Ildiko: The novel moved me because of the wisdom and wit Calvino brings to observing our humanity. I was captivated by the structure he employs and his playfulness in expressing human feeling through scientific concepts. The non-human characters that populate the stories -- particles, mathematical formulae -- recognizably represent us; the dynamics of the forming universe parallel the dynamics of our own lives, but we need Calvino to show us that. He juxtaposes the epic journey of the cosmic with one’s own personal evolution, a theme that is central in many of my pieces. I was drawn to his analogies between the living and the inanimate, and how the stories navigate between the deeply personal and the universal. I loved the novel's multi-layered resonances but also its poetic quality and poignancy, and these aspects compelled me to adapt it for the stage.

Isabelle: I had previously worked with the New Stage Theatre Company, and was looking forward to a project that was as challenging as Cosmicomics, with very visual stories, and a true interaction between the actors and the projection design.

Laia: The challenge of telling a story in theater with such a cinematic point of view


What was your favorite part of working on this production?

Isabelle: We created from scratch the visuals, animations and the projection design, so there were a lot to create beforehand, but also worked with the actors to have a seamless connection and make the visuals part of the action and not only an illustrative element.

Laia: Covering the whole stage with projection, the floor, the wall, and creating an immersive experience for the audience and the actors.

Ildiko: The material wasn’t easy to adapt, but the most exciting part for me was to unleash my imagination in this process of picturing it on the stage: letting ideas, images come to me to shape its form.


What was the most challenging part of working on this production?

Ildiko: The same: how to adapt and stage this material that eschews physical boundaries. I had to design a stage that could accommodate the intertwining stories of galactic and personal transformations that could take us across oceans and galaxies, time and space with elegance to avoid constant, busy set changes. I formed a visual concept of a virtual landscape that can change with the action and represent the many times abstract settings. I did not want to just paint the stage with crafted images, but I wanted projection to be a pivotal part of the action, not only accompanying it but corresponding to the complexity of the themes and issues raised by the material. As is often the case when producing on Off Off Broadway, it was a great challenge to execute many of the ideas on the scale I wished under financial and spatial limitations.

Isabelle: The play is about scientific theories, like the big bang, or the absence of color, or the moon being closer to the earth, or atoms traveling through space. Translating it visually was indeed challenging, so the story is comprehensible, but also so the audience can understand and be transported into these scenarios.
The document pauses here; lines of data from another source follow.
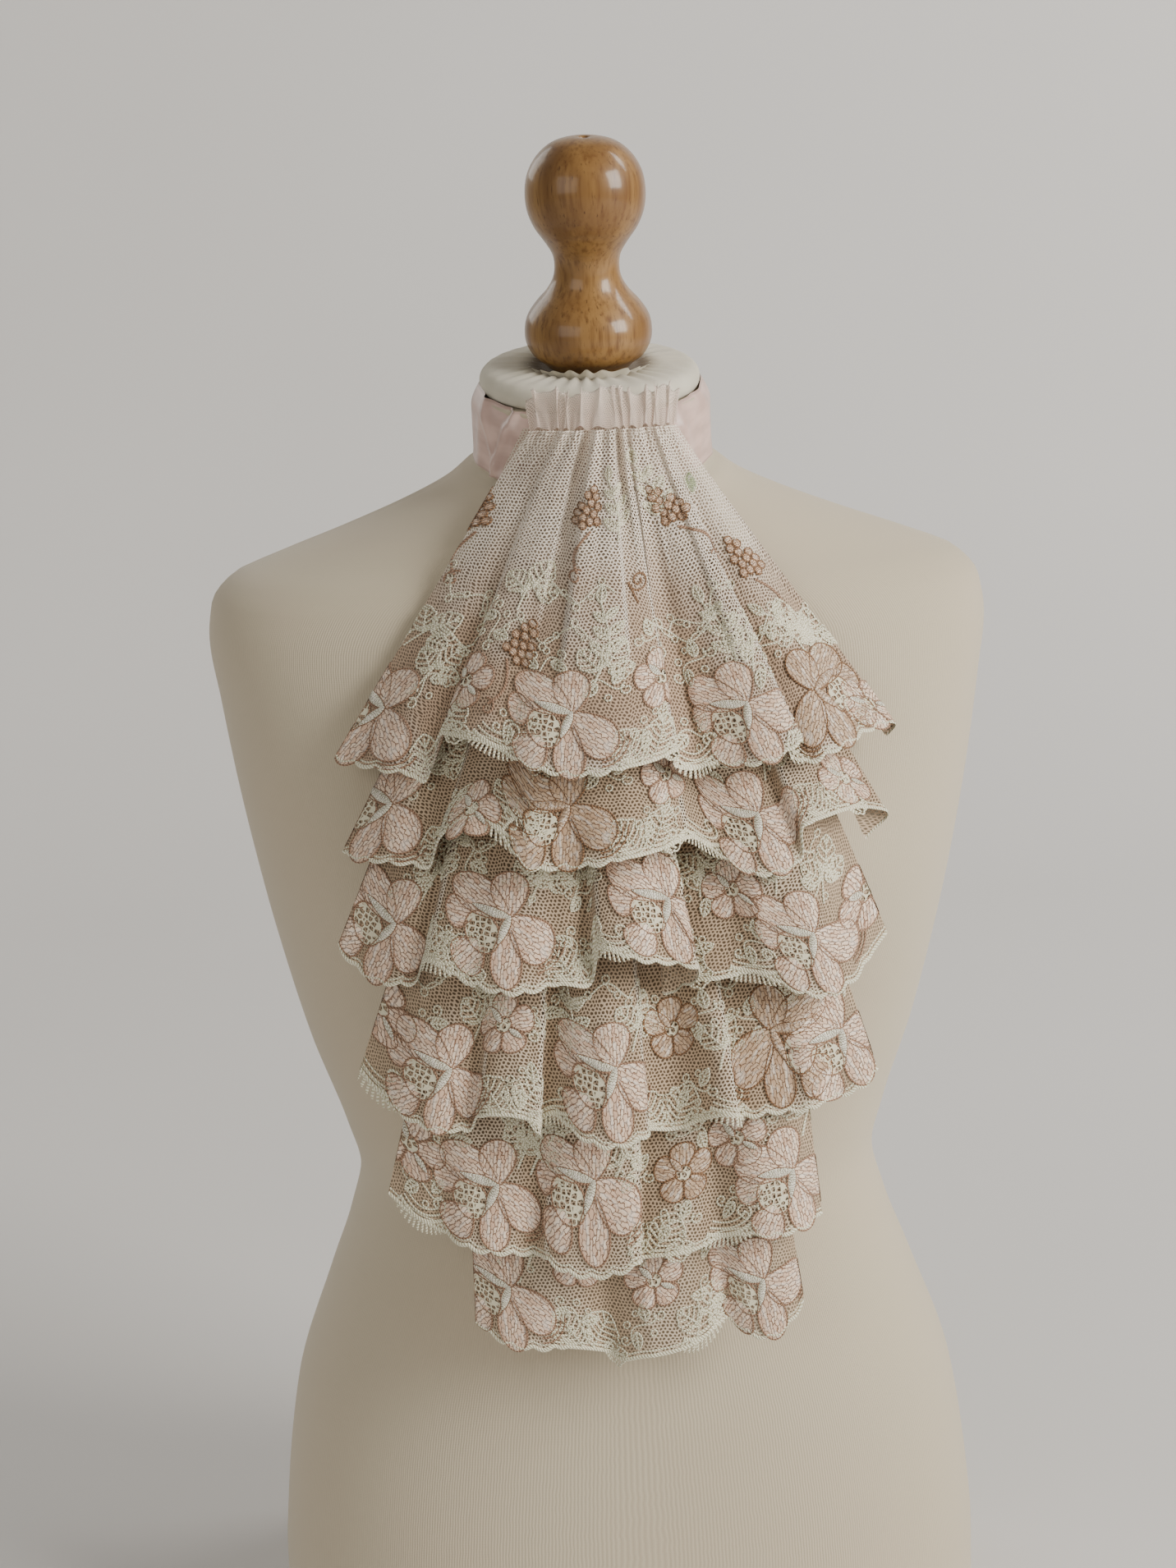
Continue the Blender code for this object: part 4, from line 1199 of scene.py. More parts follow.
THREADS = {
    "petal": stitched_finish("petal_thread", colour(253, 228, 203), colour(223, 185, 157),
                             colour(146, 108, 84)),
    "pad": stitched_finish("pad_thread", colour(250, 246, 228), colour(230, 226, 204),
                           colour(164, 152, 122), row=1.2, stitch=9.0),
    # The tan thread, with the brown cord round it, makes darker copies of the flowers that lie in recesses;
    # the darkness is painted shade. The brown cord also edges berries and curls in their own colour.
    "tan": stitched_finish("tan_thread", colour(214, 186, 156), colour(190, 158, 128),
                           colour(134, 98, 68)),
    "berry": stitched_finish("berry_thread", colour(244, 210, 178), colour(222, 184, 150),
                             colour(150, 108, 76), row=1.1, stitch=3.0),
    "green": stitched_finish("green_thread", colour(192, 200, 158), colour(168, 180, 134),
                             colour(130, 138, 100), row=1.1, stitch=3.0),
    "outline": cord_finish("taupe_cord", colour(172, 136, 110), colour(118, 88, 66)),
    "brown": cord_finish("brown_cord", colour(150, 112, 78), colour(96, 68, 44)),
    "cord": cord_finish("ivory_cord", colour(252, 248, 226), colour(192, 184, 150)),
    "openwork": openwork_finish("openwork", colour(249, 244, 220), colour(202, 193, 160)),
}
THREAD_ORDER = list(THREADS)
print("threads:", ", ".join(THREAD_ORDER))

# %% [markdown]
# Drawing the motifs.
# A lace maker's card shows each motif flat. Design does the same: petals, leaves, cords and domes
# are small grids of points in millimetres, x to the right, y towards the heading and a third
# number for how far the thread stands up. Each shape is a formula, so a flower is a short table of
# petals, and every one of them takes only a few dozen faces.

# %% Flat shapes
PETAL_FULLEST = 0.62
PETAL_FOOT = 0.26
PETAL_STEP = 0.03
OUTLINE_HEIGHT = 0.75
CORD_SIDES = np.array([-0.5, 0.0, 0.5])


def petal_profile(t):
    """Half width along a petal: a sine up to its fullest place, a quarter circle after it."""
    opening = PETAL_FOOT + (1 - PETAL_FOOT) * np.sin(0.5 * math.pi * np.clip(t / PETAL_FULLEST, 0, 1))
    closing = np.sqrt(np.clip(1 - ((t - PETAL_FULLEST) / (1 - PETAL_FULLEST)) ** 2, 0, 1))
    return np.where(t < PETAL_FULLEST, opening, closing)


def lens_profile(t):
    """Half width along a leaf or a bar: a sine that is fullest a little before the middle."""
    return np.clip(np.sin(math.pi * t**0.85), 0, 1) ** 0.75


def turned(ahead, side, angle, x=0.0, y=0.0):
    """Steps ahead and to the left of a direction, in degrees, taken from x, y."""
    cosine, sine = math.cos(math.radians(angle)), math.sin(math.radians(angle))
    return x + ahead * cosine - side * sine, y + ahead * sine + side * cosine


def once_round(steps):
    """Way along a shape and side of it, for a cord round it that is slow at both tips."""
    around = np.linspace(0, 1, steps)
    return 0.5 - 0.5 * np.cos(2 * math.pi * around), np.where(around < 0.5, 1, -1)


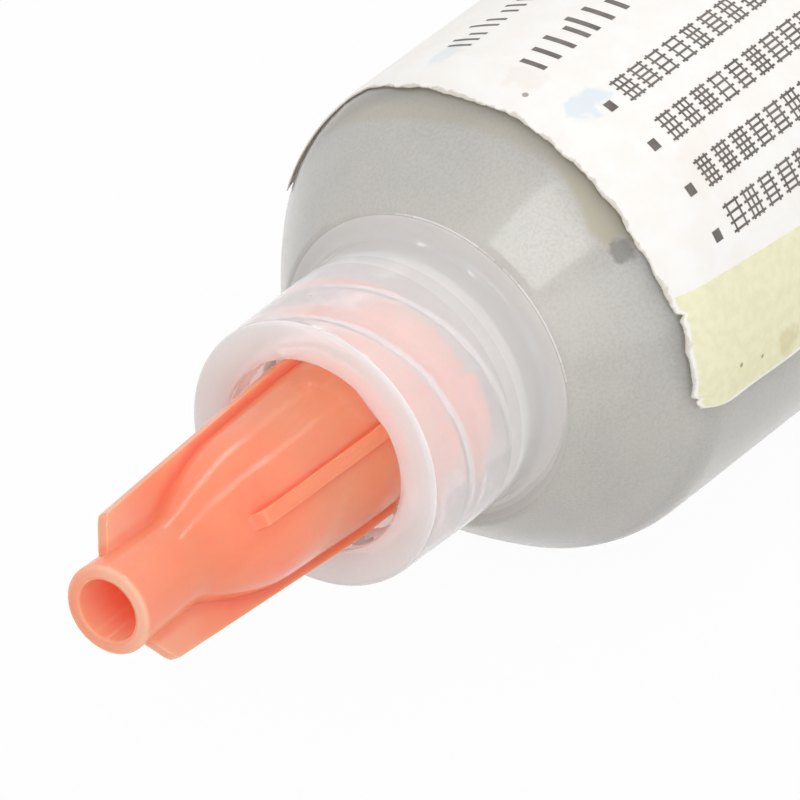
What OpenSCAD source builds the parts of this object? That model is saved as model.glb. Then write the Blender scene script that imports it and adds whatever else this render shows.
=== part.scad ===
// Filled dispensing syringe for solder paste, lying on its side.
// The axis runs along X with the tip towards -X, and the lowest flat of the
// finger flange rests on the ground plane. Sizes are in millimetres.

/* [Barrel] */
// Outer diameter of the tube
barrel_d = 18.4; // [16:0.1:22]
// Wall of the tube and of the shoulder
barrel_wall = 1.2; // [0.9:0.05:1.6]
// Straight tube from the shoulder to the back of the finger flange
tube_len = 75.6; // [66:0.1:95]
// Slope of the shoulder's cone to the axis, in degrees
shoulder_angle = 35; // [28:1:42]
// Radius that rounds the shoulder into the tube
shoulder_round = 2.2; // [1.8:0.1:3]

/* [Collar] */
// Outer diameter of the collar at its mouth
collar_mouth_d = 10.14; // [9.8:0.02:11]
// Growth of the collar's diameter from its mouth to its root
collar_draft = 0.26; // [0:0.02:0.6]
// Length of the collar outside, up to the step at its root
collar_len = 7.0; // [6:0.1:8.5]
// Diameter of the bore that carries the thread
collar_bore_d = 8.06; // [7.9:0.02:8.3]
// Depth of that bore
collar_depth = 6.6; // [5.8:0.1:7]
// Bevel at the mouth of the bore
collar_lead = 0.35; // [0.1:0.05:0.5]
// Rounding of the rim of the collar
collar_edge = 0.25; // [0.1:0.05:0.4]
// Hollow that joins the collar to the step at its root
root_fillet = 0.7; // [0.3:0.05:0.9]
// Diameter of the step at the root of the collar
root_step_d = 12.2; // [12:0.1:13]
// Thickness of that step
root_step_len = 0.3; // [0.1:0.05:0.6]

/* [Spout] */
// Diameter of the spout at its tip
spout_tip_d = 3.94; // [3.9:0.01:4]
// How far the spout stands out of the collar
spout_reach = 2.1; // [1.5:0.1:3]
// Taper of the spout, as growth in diameter per length
luer_taper = 0.06; // [0.055:0.001:0.065]
// Bore through the spout
spout_bore_d = 2.4; // [1.8:0.1:2.6]
// Rounding of the spout's tip
spout_edge = 0.2; // [0.05:0.05:0.3]

/* [Finger flange] */
// Diameter across the two ears
flange_d = 26.4; // [23:0.1:32]
// Distance from the axis to each flat of the flange
flange_flat = 9.6; // [9.3:0.1:10.5]
// Thickness of the flange
flange_t = 2.0; // [1.4:0.1:3]
// Rounding of the flange's edges
flange_edge = 0.5; // [0.2:0.05:0.65]
// Hollow that joins the tube to the flange
flange_fillet = 0.4; // [0.1:0.05:0.8]
// Bevel that lets the piston into the tube
tube_lead = 0.4; // [0.1:0.05:0.6]

/* [Label] */
// Thickness of the paper
label_t = 0.12; // [0.08:0.01:0.2]
// Length of the label along the tube
label_len = 52; // [40:1:60]
// Distance from the mouth of the collar to the front edge of the label
label_front = 10.0; // [9.5:0.1:13]
// Angle from the top down to the near lower edge, in degrees
label_near = 94; // [60:1:110]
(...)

For that, we not only projected on the walls but on the floor, so the space become limitless, and used live feed cameras so we can change the perspective in which we see the actors.

Laia: The technical complexity of the installation and the challenge of the language and universe of the play.


What maked Cosmicomics so innovative and unique?

Ildiko: Its visualization of the text.

Isabelle: Since we were playing video, and theater is very much live, we had to be exactly in synch with them without showing any jump from one moment to the other, we were basically vijaying every night in synch with the actors, which requires a lot of tricks...

Laia: The complete integration of the video with the live action. One day shooting at the theater for one of the scenes. We had the actors upside down pretending they were surfing the universe and we were with the camera in a vertical position almost about to fall from a mezzanine above them. But it was fun.


What did you want the audience to come away with after watching your production?

Ildiko: The play shows our aspirations, relationship fumbles, and longing to achieve fulfillment, tragicomically; our desire to find connection to others and to realize ourselves as part of the whole. I hope people come away with laughter, or at least some bittersweet feeling, recognizing themselves in the characters' tragicomic efforts to find fullfilment. And I hope to transport people, as they might be transported by stargazing, to contemplate our common past and future, and our mysterious sense of connection- perhaps inexplicable – to what has been and will be, to the spirit that connects us all. It may sound rather ambitious, but I want them to experience a feeling of being part of the great, timeless melody of existence.